Aim of the exercise:
Extract each line of the data and write it out again exactly.

Given data:
________

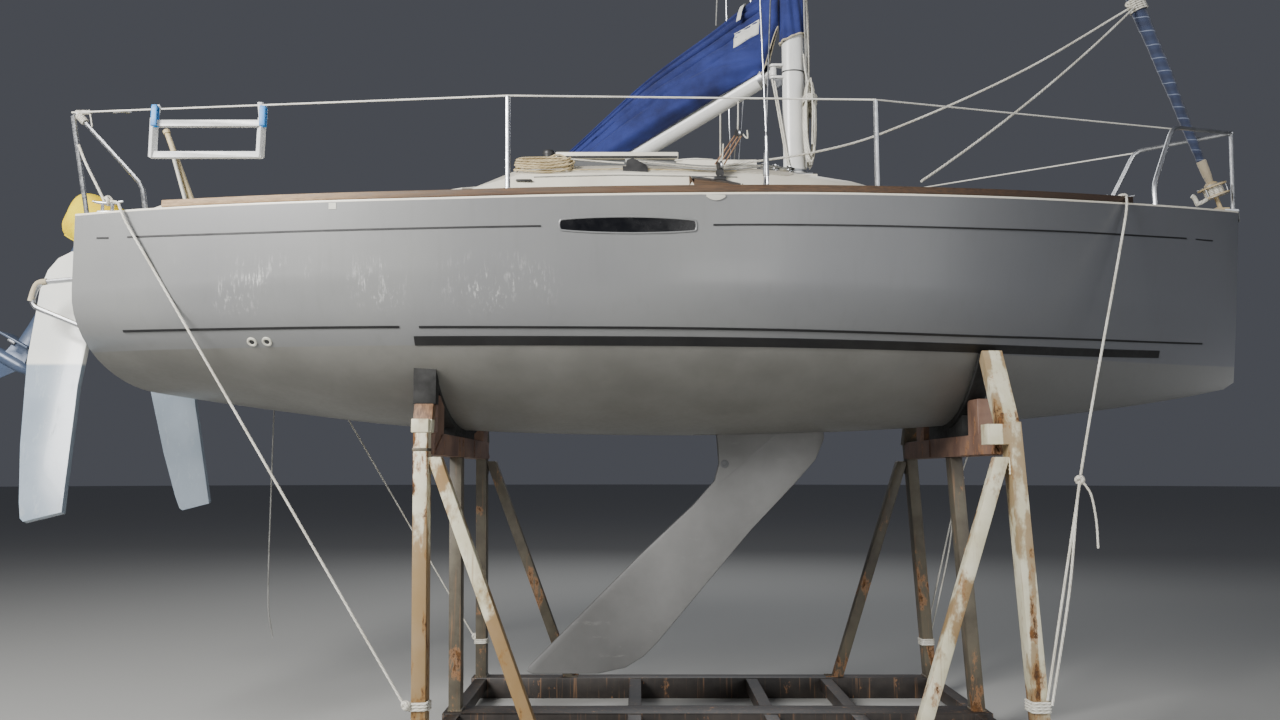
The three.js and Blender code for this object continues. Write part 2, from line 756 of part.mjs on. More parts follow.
// Steering: two canted rudders and the tiller, each with an arm ahead of its axis, and a tie bar.
const AXIS_X = -2840;
const RUDDER = { y: 545, z: 2500, cant: 15, half: 19 };
const ARM = { reach: 210, s: 158, eye: 27, hole: 17, thick: 9 };
// x, s round the blade: s runs down the canted axis from the reference point at z 2500
const RUDDER_OUTLINE = [
  [-2858, 118],
  [-2960, 128],
  [-3036, 122],
  [-3100, 82],
  [-3142, 10],
  [-3160, -100],
  [-3145, -500],
  [-3085, -950],
  [-3030, -1240],
  [-3008, -1322],
  [-2990, -1338],
  [-2812, -1292],
  [-2826, -1100],
  [-2850, -760],
  [-2860, -640],
];
const GUDGEON_S = [20, -330];

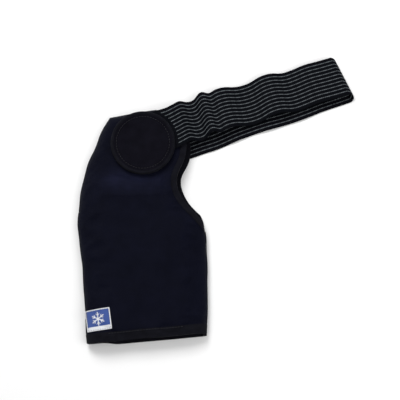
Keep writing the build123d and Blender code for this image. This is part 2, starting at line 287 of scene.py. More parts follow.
def drape(points):
    """Moves points of the sleeve as the soft neoprene lies: settled edges, swells and slack."""
    x, y, z = points.T
    lifted = smoothstep(9 * MM, 19 * MM, z)
    from_tab = np.hypot(x - TAB.x, y - TAB.y)
    free = smoothstep(TAB_R * 1.02, TAB_R * 1.35, from_tab)
    rise = swell_at(x, y) + (0.7 * waves(x, y, 95 * MM, 3) + 0.3 * waves(x, y, 34 * MM, 8)) * MM
    rise += TAB_BULGE * between(y, 136 * MM, 146 * MM, 17 * MM) * between(x, -58 * MM, 16 * MM, 20 * MM)
    mouth = smoothstep(45 * MM, 0, y - ARM_LOW.y)
    rise += mouth * (0.5 + 0.7 * waves(x, y * 0.2, 60 * MM, 12)) * MM
    moved = points.copy()
    moved[:, 2] += np.clip(rise, RISE_LEAST, RISE_MOST) * lifted * free
    side = smoothstep(0, 9 * MM, z)
    moved[:, 0] += SIDE_WAVE * side * waves(y, z, 48 * MM, 21)
    moved[:, 1] += HEM_WAVE * side * waves(x, z, 52 * MM, 22)
    neck_edge = smoothstep(12 * MM, 46 * MM, x) * between(y, 118 * MM, 150 * MM, 34 * MM)
    moved[:, 0] -= NECK_IN * neck_edge
    outer_edge = smoothstep(-35 * MM, -78 * MM, x) * between(y, 110 * MM, 190 * MM, 40 * MM)
    moved[:, 0] += OUTER_IN * outer_edge
    below = smoothstep(13 * MM, 7 * MM, z) * smoothstep(-62 * MM, -34 * MM, x)
    moved[:, 1] -= HEM_DROP * below * smoothstep(-60 * MM, -84 * MM, y)
    return moved


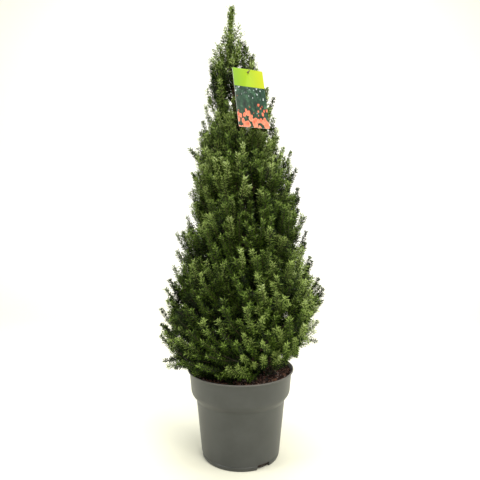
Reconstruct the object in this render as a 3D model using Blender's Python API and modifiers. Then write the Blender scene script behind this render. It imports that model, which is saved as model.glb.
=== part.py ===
"""Potted dwarf spruce: a moulded nursery pot, its bark soil, the trunk, the boughs and the crown.

Every piece is a closed solid of its own. Units are metres, +Z is up, the front is -Y, and the
origin is the centre of the pot's flat underside.
"""

import math
import random
from dataclasses import dataclass

import bmesh
import bpy
from mathutils import Matrix, Vector
from mathutils.bvhtree import BVHTree

# Clearances
GAP = 0.0003  # between neighbouring solids
MERGE = 0.00001  # points closer than this become one

# Pot: heights and outer radii of the moulded wall, from the foot to just under the lip
POT_WALL = 0.0022
POT_FLOOR = 0.0025
POT_STEPS = 32
POT_FOOT = ((0.0, 0.0955), (0.0020, 0.0976), (0.0060, 0.0987), (0.0147, 0.1000))
POT_SHOULDER = ((0.1440, 0.1135), (0.1500, 0.1170), (0.1590, 0.1246), (0.1680, 0.1269))
POT_COLLAR = (0.2145, 0.1313)
LIP_RADIUS = 0.1364
LIP_HEIGHT = 0.2205
LIP_DEPTH = 0.0030
LIP_EDGE = 0.0012
NOTCH_WIDTH = 0.039
NOTCH_HEIGHT = 0.012
NOTCH_DEPTH = 0.034
NOTCH_AZIMUTHS = (-55.5, 64.5, 184.5)  # degrees from +X

# Soil: a mound of bark that fills the pot to just below the lip
SOIL_EDGE_HEIGHT = 0.2030
SOIL_MOUND = ((0.105, 0.2065), (0.075, 0.2085), (0.048, 0.2100), (0.030, 0.2105))
SOIL_CHIP = 0.0025  # how far the bark chips lift or drop the surface
SOIL_SEED = 7

# Trunk: height, x, y and radius from the ground cut to the foot of the leader
TRUNK_LINE = (
    (0.2108, 0.000, 0.000, 0.0150),
    (0.2300, 0.000, 0.000, 0.0118),
    (0.3000, 0.000, 0.001, 0.0102),
    (0.4000, -0.001, 0.002, 0.0091),
    (0.5200, -0.003, 0.001, 0.0080),
    (0.6400, -0.006, -0.001, 0.0069),
    (0.7700, -0.010, 0.000, 0.0056),
    (0.8900, -0.013, 0.001, 0.0044),
    (0.9500, -0.020, 0.000, 0.0036),
    (0.9950, -0.0276, 0.000, 0.0029),
)
LEADER_LINE = (
    (1.0400, -0.0275, 0.000),
    (1.0900, -0.0262, 0.000),
    (1.1300, -0.0235, 0.000),
    (1.1600, -0.0222, 0.000),
)
FLARE_HEIGHT = 0.018
FLARE_LOBES = 4
FLARE_DEPTH = 0.0032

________

Finished exercise:
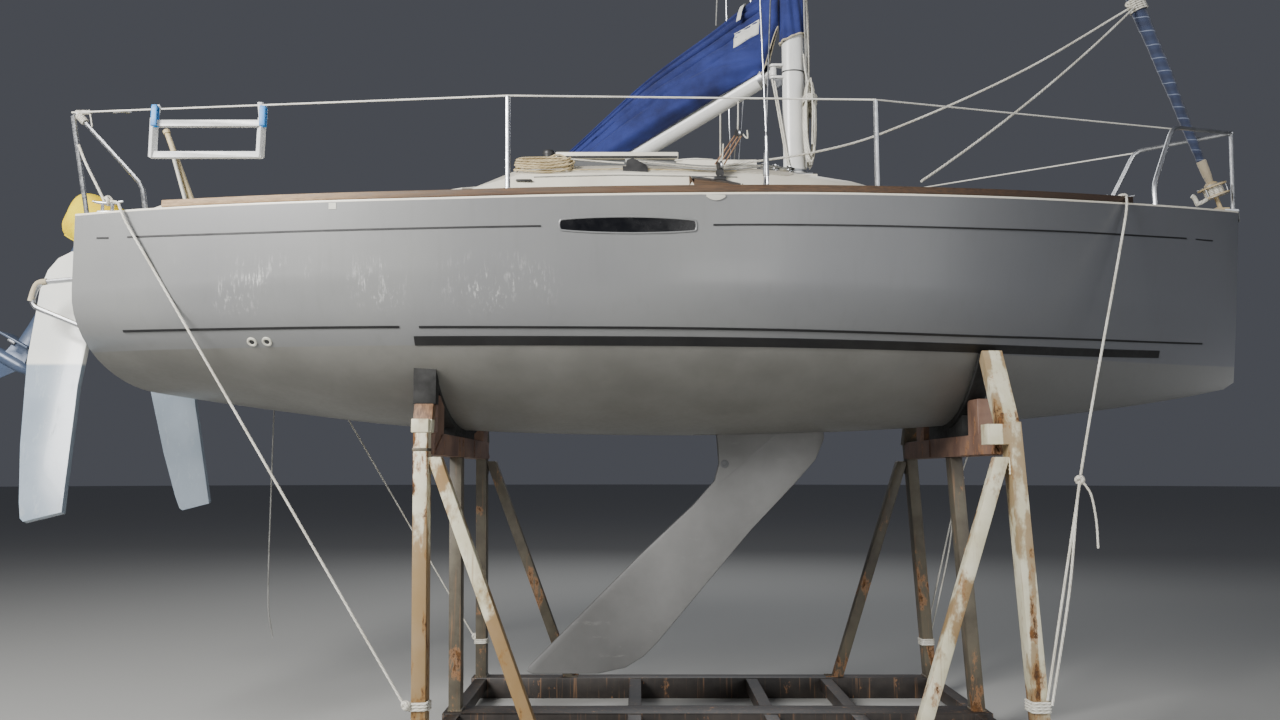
The three.js and Blender code for this object continues. Write part 2, from line 756 of part.mjs on. More parts follow.
// Steering: two canted rudders and the tiller, each with an arm ahead of its axis, and a tie bar.
const AXIS_X = -2840;
const RUDDER = { y: 545, z: 2500, cant: 15, half: 19 };
const ARM = { reach: 210, s: 158, eye: 27, hole: 17, thick: 9 };
// x, s round the blade: s runs down the canted axis from the reference point at z 2500
const RUDDER_OUTLINE = [
  [-2858, 118],
  [-2960, 128],
  [-3036, 122],
  [-3100, 82],
  [-3142, 10],
  [-3160, -100],
  [-3145, -500],
  [-3085, -950],
  [-3030, -1240],
  [-3008, -1322],
  [-2990, -1338],
  [-2812, -1292],
  [-2826, -1100],
  [-2850, -760],
  [-2860, -640],
];
const GUDGEON_S = [20, -330];

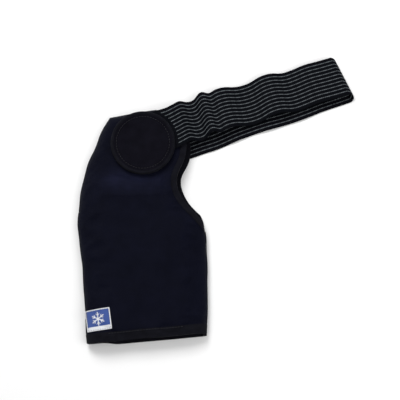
Keep writing the build123d and Blender code for this image. This is part 2, starting at line 287 of scene.py. More parts follow.
def drape(points):
    """Moves points of the sleeve as the soft neoprene lies: settled edges, swells and slack."""
    x, y, z = points.T
    lifted = smoothstep(9 * MM, 19 * MM, z)
    from_tab = np.hypot(x - TAB.x, y - TAB.y)
    free = smoothstep(TAB_R * 1.02, TAB_R * 1.35, from_tab)
    rise = swell_at(x, y) + (0.7 * waves(x, y, 95 * MM, 3) + 0.3 * waves(x, y, 34 * MM, 8)) * MM
    rise += TAB_BULGE * between(y, 136 * MM, 146 * MM, 17 * MM) * between(x, -58 * MM, 16 * MM, 20 * MM)
    mouth = smoothstep(45 * MM, 0, y - ARM_LOW.y)
    rise += mouth * (0.5 + 0.7 * waves(x, y * 0.2, 60 * MM, 12)) * MM
    moved = points.copy()
    moved[:, 2] += np.clip(rise, RISE_LEAST, RISE_MOST) * lifted * free
    side = smoothstep(0, 9 * MM, z)
    moved[:, 0] += SIDE_WAVE * side * waves(y, z, 48 * MM, 21)
    moved[:, 1] += HEM_WAVE * side * waves(x, z, 52 * MM, 22)
    neck_edge = smoothstep(12 * MM, 46 * MM, x) * between(y, 118 * MM, 150 * MM, 34 * MM)
    moved[:, 0] -= NECK_IN * neck_edge
    outer_edge = smoothstep(-35 * MM, -78 * MM, x) * between(y, 110 * MM, 190 * MM, 40 * MM)
    moved[:, 0] += OUTER_IN * outer_edge
    below = smoothstep(13 * MM, 7 * MM, z) * smoothstep(-62 * MM, -34 * MM, x)
    moved[:, 1] -= HEM_DROP * below * smoothstep(-60 * MM, -84 * MM, y)
    return moved


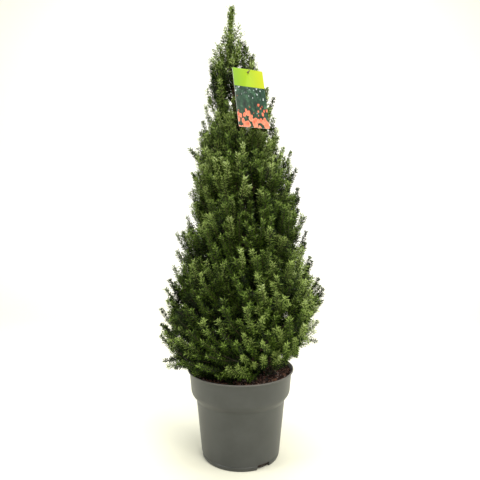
Reconstruct the object in this render as a 3D model using Blender's Python API and modifiers. Then write the Blender scene script behind this render. It imports that model, which is saved as model.glb.
=== part.py ===
"""Potted dwarf spruce: a moulded nursery pot, its bark soil, the trunk, the boughs and the crown.

Every piece is a closed solid of its own. Units are metres, +Z is up, the front is -Y, and the
origin is the centre of the pot's flat underside.
"""

import math
import random
from dataclasses import dataclass

import bmesh
import bpy
from mathutils import Matrix, Vector
from mathutils.bvhtree import BVHTree

# Clearances
GAP = 0.0003  # between neighbouring solids
MERGE = 0.00001  # points closer than this become one

# Pot: heights and outer radii of the moulded wall, from the foot to just under the lip
POT_WALL = 0.0022
POT_FLOOR = 0.0025
POT_STEPS = 32
POT_FOOT = ((0.0, 0.0955), (0.0020, 0.0976), (0.0060, 0.0987), (0.0147, 0.1000))
POT_SHOULDER = ((0.1440, 0.1135), (0.1500, 0.1170), (0.1590, 0.1246), (0.1680, 0.1269))
POT_COLLAR = (0.2145, 0.1313)
LIP_RADIUS = 0.1364
LIP_HEIGHT = 0.2205
LIP_DEPTH = 0.0030
LIP_EDGE = 0.0012
NOTCH_WIDTH = 0.039
NOTCH_HEIGHT = 0.012
NOTCH_DEPTH = 0.034
NOTCH_AZIMUTHS = (-55.5, 64.5, 184.5)  # degrees from +X

# Soil: a mound of bark that fills the pot to just below the lip
SOIL_EDGE_HEIGHT = 0.2030
SOIL_MOUND = ((0.105, 0.2065), (0.075, 0.2085), (0.048, 0.2100), (0.030, 0.2105))
SOIL_CHIP = 0.0025  # how far the bark chips lift or drop the surface
SOIL_SEED = 7

# Trunk: height, x, y and radius from the ground cut to the foot of the leader
TRUNK_LINE = (
    (0.2108, 0.000, 0.000, 0.0150),
    (0.2300, 0.000, 0.000, 0.0118),
    (0.3000, 0.000, 0.001, 0.0102),
    (0.4000, -0.001, 0.002, 0.0091),
    (0.5200, -0.003, 0.001, 0.0080),
    (0.6400, -0.006, -0.001, 0.0069),
    (0.7700, -0.010, 0.000, 0.0056),
    (0.8900, -0.013, 0.001, 0.0044),
    (0.9500, -0.020, 0.000, 0.0036),
    (0.9950, -0.0276, 0.000, 0.0029),
)
LEADER_LINE = (
    (1.0400, -0.0275, 0.000),
    (1.0900, -0.0262, 0.000),
    (1.1300, -0.0235, 0.000),
    (1.1600, -0.0222, 0.000),
)
FLARE_HEIGHT = 0.018
FLARE_LOBES = 4
FLARE_DEPTH = 0.0032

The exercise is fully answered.